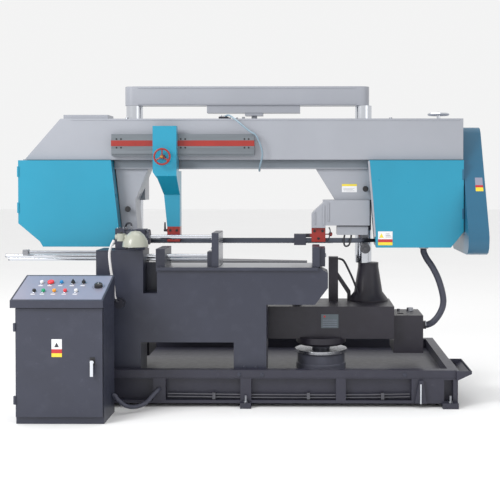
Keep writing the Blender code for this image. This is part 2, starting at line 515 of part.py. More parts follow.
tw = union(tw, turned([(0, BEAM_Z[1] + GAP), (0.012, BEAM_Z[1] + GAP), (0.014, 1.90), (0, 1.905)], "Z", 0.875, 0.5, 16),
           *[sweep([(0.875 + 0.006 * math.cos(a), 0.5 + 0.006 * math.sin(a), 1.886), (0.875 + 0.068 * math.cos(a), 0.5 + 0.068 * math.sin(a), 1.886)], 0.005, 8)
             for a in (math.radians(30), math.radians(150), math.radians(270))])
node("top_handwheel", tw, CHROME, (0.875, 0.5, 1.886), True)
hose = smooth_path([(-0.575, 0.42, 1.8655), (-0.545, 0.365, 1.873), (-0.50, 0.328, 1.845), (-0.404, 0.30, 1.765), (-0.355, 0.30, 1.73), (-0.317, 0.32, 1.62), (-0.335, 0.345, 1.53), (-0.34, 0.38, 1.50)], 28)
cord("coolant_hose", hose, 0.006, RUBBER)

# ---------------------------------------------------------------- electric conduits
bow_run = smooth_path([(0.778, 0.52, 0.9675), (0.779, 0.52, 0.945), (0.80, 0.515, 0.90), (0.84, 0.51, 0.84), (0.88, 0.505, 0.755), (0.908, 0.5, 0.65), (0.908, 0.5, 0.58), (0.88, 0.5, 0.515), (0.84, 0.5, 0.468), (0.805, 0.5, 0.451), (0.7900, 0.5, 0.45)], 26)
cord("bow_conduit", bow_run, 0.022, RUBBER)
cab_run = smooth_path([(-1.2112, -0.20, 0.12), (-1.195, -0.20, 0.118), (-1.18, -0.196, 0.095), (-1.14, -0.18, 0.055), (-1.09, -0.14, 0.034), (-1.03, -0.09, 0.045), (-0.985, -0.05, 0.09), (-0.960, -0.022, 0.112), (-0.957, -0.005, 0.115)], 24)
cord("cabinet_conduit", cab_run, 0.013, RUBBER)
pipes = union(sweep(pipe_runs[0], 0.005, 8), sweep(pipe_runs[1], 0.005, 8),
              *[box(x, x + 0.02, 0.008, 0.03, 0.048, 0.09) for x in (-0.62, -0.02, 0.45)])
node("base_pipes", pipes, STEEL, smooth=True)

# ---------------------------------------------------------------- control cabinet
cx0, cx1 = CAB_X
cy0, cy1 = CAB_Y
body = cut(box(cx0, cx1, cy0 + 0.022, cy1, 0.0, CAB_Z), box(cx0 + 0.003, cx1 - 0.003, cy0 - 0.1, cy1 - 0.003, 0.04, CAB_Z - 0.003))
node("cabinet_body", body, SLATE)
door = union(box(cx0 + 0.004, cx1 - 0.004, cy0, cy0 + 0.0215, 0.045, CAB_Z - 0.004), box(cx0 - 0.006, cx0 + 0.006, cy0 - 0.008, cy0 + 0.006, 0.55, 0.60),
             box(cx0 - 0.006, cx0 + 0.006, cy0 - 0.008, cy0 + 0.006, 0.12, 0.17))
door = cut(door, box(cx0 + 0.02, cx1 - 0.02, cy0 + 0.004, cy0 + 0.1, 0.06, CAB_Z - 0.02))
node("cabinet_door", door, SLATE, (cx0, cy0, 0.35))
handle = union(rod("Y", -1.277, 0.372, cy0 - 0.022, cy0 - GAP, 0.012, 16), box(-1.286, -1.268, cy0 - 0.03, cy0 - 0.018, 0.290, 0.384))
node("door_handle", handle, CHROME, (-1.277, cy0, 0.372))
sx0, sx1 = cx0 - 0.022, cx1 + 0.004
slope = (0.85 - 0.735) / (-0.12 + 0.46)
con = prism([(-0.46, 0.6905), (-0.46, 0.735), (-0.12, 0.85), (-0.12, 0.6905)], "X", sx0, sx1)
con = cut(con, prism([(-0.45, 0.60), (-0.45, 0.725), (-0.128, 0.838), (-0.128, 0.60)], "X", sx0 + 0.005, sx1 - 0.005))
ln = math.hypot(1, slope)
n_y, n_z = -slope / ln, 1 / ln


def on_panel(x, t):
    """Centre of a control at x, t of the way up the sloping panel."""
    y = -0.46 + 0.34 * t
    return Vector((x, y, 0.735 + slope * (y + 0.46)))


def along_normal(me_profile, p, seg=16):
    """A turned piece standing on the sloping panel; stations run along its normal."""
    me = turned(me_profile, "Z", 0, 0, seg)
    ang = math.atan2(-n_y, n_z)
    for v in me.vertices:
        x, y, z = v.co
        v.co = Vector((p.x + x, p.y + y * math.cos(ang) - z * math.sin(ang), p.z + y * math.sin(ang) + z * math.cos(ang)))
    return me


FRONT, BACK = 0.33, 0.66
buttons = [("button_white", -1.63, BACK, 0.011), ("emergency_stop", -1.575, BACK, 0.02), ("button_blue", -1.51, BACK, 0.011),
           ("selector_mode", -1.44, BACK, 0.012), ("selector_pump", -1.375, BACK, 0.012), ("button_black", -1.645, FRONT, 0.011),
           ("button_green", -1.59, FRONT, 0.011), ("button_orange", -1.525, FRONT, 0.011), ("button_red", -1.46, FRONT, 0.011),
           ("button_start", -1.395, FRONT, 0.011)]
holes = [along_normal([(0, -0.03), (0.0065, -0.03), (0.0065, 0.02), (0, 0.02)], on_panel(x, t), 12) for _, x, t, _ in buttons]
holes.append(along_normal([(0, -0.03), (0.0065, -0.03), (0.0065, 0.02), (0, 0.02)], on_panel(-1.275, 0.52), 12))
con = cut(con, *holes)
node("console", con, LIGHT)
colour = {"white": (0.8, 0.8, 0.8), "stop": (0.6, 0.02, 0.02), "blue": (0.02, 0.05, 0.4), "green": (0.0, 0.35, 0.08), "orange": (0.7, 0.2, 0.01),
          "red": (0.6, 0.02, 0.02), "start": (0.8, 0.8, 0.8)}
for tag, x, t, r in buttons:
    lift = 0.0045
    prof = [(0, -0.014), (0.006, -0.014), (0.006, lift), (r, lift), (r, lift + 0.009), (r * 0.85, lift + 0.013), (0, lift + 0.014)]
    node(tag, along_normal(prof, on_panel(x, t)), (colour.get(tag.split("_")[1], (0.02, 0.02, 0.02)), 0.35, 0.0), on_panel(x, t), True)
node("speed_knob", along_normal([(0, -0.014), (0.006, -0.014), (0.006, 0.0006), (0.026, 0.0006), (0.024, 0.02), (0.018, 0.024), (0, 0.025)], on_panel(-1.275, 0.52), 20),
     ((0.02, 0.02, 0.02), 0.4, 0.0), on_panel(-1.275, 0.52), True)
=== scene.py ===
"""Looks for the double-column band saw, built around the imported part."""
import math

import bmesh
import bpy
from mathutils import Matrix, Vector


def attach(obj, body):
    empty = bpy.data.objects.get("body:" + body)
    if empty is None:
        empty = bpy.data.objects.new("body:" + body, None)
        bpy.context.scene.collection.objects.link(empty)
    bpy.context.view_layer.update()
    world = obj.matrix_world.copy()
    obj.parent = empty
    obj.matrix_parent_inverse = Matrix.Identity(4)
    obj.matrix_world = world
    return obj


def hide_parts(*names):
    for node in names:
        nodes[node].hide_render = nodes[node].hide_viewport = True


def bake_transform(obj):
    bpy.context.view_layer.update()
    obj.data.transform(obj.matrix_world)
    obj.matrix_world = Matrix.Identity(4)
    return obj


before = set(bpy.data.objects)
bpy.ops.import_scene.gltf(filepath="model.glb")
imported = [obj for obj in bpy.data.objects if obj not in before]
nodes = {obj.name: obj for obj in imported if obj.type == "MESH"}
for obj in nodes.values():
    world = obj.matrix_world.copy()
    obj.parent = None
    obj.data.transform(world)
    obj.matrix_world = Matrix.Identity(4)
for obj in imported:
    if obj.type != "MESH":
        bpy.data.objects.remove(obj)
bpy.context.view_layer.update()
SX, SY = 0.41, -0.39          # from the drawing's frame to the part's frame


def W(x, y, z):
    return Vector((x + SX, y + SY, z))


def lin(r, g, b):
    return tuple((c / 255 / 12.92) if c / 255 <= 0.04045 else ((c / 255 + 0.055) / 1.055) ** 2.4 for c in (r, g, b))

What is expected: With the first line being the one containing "on_panel(x, t), True)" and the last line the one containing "obj.matrix_world = world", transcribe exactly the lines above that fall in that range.

The result:
    node(tag, along_normal(prof, on_panel(x, t)), (colour.get(tag.split("_")[1], (0.02, 0.02, 0.02)), 0.35, 0.0), on_panel(x, t), True)
node("speed_knob", along_normal([(0, -0.014), (0.006, -0.014), (0.006, 0.0006), (0.026, 0.0006), (0.024, 0.02), (0.018, 0.024), (0, 0.025)], on_panel(-1.275, 0.52), 20),
     ((0.02, 0.02, 0.02), 0.4, 0.0), on_panel(-1.275, 0.52), True)
=== scene.py ===
"""Looks for the double-column band saw, built around the imported part."""
import math

import bmesh
import bpy
from mathutils import Matrix, Vector


def attach(obj, body):
    empty = bpy.data.objects.get("body:" + body)
    if empty is None:
        empty = bpy.data.objects.new("body:" + body, None)
        bpy.context.scene.collection.objects.link(empty)
    bpy.context.view_layer.update()
    world = obj.matrix_world.copy()
    obj.parent = empty
    obj.matrix_parent_inverse = Matrix.Identity(4)
    obj.matrix_world = world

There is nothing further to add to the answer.